● **Task statement**
Quote, with no changes, the lines that run from the top of the material to the line with "PARTING_GROOVE = 0.3", both included.

● **Supplied material**
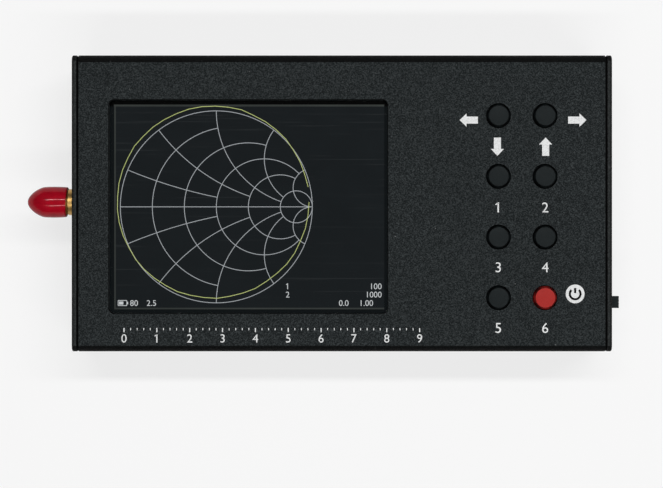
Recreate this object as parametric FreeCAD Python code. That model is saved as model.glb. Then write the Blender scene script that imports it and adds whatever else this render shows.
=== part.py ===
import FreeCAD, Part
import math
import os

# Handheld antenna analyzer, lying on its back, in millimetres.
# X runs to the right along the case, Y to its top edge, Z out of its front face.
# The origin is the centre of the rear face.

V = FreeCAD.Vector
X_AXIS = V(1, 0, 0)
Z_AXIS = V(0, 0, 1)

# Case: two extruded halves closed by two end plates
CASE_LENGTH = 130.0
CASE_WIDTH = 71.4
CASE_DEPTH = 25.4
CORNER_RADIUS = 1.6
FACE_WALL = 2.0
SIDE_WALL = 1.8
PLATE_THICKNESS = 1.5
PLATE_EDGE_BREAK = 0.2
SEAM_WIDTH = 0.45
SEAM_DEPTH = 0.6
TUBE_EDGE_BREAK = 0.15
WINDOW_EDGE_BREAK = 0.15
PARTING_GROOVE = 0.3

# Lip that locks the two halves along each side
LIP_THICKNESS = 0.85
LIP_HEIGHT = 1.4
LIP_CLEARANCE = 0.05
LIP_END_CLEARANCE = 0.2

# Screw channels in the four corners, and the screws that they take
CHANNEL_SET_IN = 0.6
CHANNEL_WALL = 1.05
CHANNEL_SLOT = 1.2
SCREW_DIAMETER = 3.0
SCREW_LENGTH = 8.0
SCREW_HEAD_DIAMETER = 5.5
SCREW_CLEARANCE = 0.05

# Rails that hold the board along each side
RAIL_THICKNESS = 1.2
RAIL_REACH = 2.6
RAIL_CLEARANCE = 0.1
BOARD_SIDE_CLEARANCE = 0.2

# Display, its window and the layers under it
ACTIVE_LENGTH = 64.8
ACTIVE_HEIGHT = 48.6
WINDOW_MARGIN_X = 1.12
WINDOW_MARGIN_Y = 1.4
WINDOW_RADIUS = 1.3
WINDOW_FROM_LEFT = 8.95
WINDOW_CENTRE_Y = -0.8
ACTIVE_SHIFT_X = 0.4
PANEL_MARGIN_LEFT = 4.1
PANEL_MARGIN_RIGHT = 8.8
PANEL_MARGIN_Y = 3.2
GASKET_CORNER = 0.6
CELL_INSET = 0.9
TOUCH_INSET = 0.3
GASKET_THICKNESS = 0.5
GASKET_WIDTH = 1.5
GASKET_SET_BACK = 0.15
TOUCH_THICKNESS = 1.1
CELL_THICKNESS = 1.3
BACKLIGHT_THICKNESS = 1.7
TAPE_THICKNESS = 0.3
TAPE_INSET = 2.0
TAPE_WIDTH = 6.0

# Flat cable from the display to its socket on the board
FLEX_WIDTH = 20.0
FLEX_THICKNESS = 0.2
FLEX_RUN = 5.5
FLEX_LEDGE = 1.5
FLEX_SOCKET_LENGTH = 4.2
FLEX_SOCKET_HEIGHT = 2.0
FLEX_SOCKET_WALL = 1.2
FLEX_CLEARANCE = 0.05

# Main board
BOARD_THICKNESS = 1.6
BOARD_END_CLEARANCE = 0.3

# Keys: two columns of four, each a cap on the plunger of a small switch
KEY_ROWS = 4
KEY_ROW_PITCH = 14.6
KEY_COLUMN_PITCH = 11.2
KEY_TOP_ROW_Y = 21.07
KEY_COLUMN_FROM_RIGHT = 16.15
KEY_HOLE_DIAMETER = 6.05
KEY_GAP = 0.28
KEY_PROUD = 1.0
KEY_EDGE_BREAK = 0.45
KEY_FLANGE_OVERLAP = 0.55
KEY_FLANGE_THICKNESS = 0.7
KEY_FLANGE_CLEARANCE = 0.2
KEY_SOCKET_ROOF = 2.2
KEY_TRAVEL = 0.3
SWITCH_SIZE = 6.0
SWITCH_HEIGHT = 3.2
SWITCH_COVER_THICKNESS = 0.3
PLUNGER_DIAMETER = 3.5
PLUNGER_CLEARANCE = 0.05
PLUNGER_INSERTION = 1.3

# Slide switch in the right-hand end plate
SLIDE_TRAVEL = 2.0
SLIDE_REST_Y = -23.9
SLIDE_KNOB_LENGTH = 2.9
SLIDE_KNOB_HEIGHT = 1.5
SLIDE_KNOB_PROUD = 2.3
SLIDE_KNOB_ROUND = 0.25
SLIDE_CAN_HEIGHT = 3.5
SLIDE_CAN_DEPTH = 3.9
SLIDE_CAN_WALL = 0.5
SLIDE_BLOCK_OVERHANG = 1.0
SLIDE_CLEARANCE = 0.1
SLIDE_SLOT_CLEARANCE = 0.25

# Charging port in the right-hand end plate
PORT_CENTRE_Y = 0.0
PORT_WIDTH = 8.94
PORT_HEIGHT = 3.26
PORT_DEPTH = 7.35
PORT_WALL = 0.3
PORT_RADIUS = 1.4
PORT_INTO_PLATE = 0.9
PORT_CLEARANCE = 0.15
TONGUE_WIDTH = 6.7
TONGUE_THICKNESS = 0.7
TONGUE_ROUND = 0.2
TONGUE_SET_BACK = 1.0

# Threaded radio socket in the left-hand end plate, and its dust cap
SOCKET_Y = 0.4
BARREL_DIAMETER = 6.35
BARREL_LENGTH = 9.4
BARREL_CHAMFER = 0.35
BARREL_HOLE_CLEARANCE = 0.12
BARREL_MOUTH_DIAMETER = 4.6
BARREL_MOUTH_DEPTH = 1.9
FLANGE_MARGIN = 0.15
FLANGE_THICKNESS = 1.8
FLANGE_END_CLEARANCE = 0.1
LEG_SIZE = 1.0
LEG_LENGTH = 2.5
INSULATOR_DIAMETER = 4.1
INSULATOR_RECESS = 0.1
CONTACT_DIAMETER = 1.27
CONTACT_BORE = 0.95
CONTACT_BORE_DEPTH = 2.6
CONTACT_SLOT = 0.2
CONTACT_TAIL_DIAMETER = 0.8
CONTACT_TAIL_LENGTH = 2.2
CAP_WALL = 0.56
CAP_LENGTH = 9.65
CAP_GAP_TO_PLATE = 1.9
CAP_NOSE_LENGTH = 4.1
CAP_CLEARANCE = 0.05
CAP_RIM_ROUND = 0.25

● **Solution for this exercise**
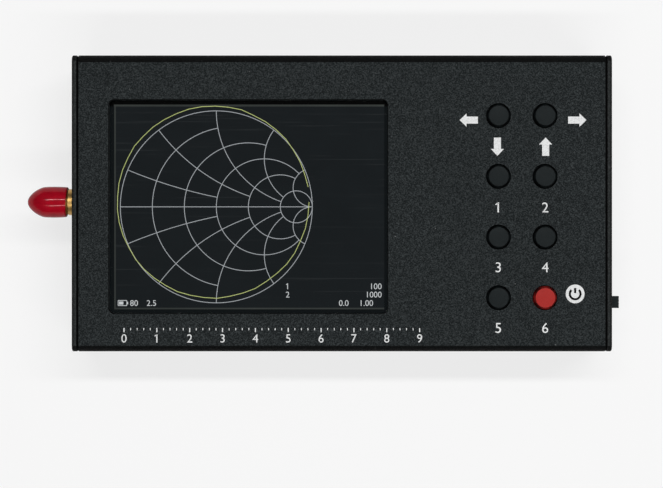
Recreate this object as parametric FreeCAD Python code. That model is saved as model.glb. Then write the Blender scene script that imports it and adds whatever else this render shows.
=== part.py ===
import FreeCAD, Part
import math
import os

# Handheld antenna analyzer, lying on its back, in millimetres.
# X runs to the right along the case, Y to its top edge, Z out of its front face.
# The origin is the centre of the rear face.

V = FreeCAD.Vector
X_AXIS = V(1, 0, 0)
Z_AXIS = V(0, 0, 1)

# Case: two extruded halves closed by two end plates
CASE_LENGTH = 130.0
CASE_WIDTH = 71.4
CASE_DEPTH = 25.4
CORNER_RADIUS = 1.6
FACE_WALL = 2.0
SIDE_WALL = 1.8
PLATE_THICKNESS = 1.5
PLATE_EDGE_BREAK = 0.2
SEAM_WIDTH = 0.45
SEAM_DEPTH = 0.6
TUBE_EDGE_BREAK = 0.15
WINDOW_EDGE_BREAK = 0.15
PARTING_GROOVE = 0.3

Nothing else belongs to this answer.